Union govt proposes a ban on Zakir Naik's Islamic Research Foundation
The Law ministry has proposed a ban on salafist preacher Dr. Zakir Naik’s Islamic Research Foundation (IRF) under Unlawful Activities (Prevention) Act (UAPA), a move seen as an attempt by Modi government to corner the controversial leader accused of inspiring terrorists.
The Law Ministry has informed the Home Ministry that the IRF, founded by Zakir Naik in 1991, could be declared unlawful under the Unlawful Activities (Prevention) Act (UAPA).
Such a declaration would mean the prohibition of anyone from joining the foundation. It would also curb the rights of the Foundation to ask or raise donations and hold public meetings.
A UAPA ban lasts for 5 years, on completion of which the Foundation will go through a review.
Naik has been accused of cancelling his plans to return India after it emerged that one of the attacker in Dhaka seige was motvated by his speech.
His media adviser Aarif Malik defended the preacher on Sunday, saying no government agency has sent any notice or summons to Naik.
“Naik has no plans to return to India at least this year due to his prior engagements (abroad). But he has promised to cooperate in any probe by the government,” he told a leading daily.
Bangladesh has banned Naik’s Peace TV, saying it incited the attack on a Dhaka café in which 22 people were gunned down.

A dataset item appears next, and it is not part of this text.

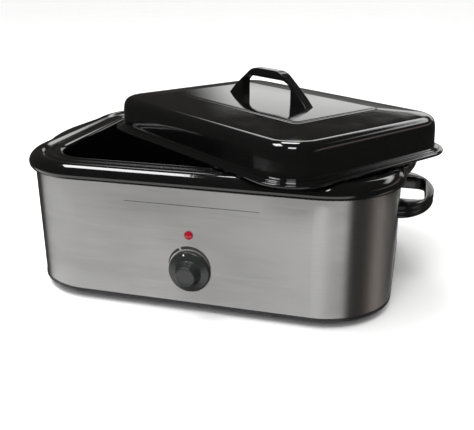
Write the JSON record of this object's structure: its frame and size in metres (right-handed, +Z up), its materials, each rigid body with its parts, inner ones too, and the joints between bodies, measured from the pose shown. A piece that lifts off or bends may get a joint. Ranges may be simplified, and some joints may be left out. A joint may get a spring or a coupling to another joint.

Other terror suspects who were reportedly fans of Naik include Afghan-American Najibulla Zazi, who was arrested in 2009 for an alleged conspiracy to bomb the New York subway, Dr Kafeel Ahmed who stormed Glasgow airport in an explosives-laden car in 2007, and Mumbai’s Rahil Sheikh, arrested for the 7/11 serial train blasts.
Naik, a popular but controversial Islamic orator and founder of Mumbai-based Islamic Research Foundation, is banned in UK and Canada for his hate speech aimed against other religions. He is among 16 banned Islamic scholars in Malaysia. He is wildly popular in Bangladesh through his Peace TV although his preaching often demeans other religions and even other Muslim sects, the report said.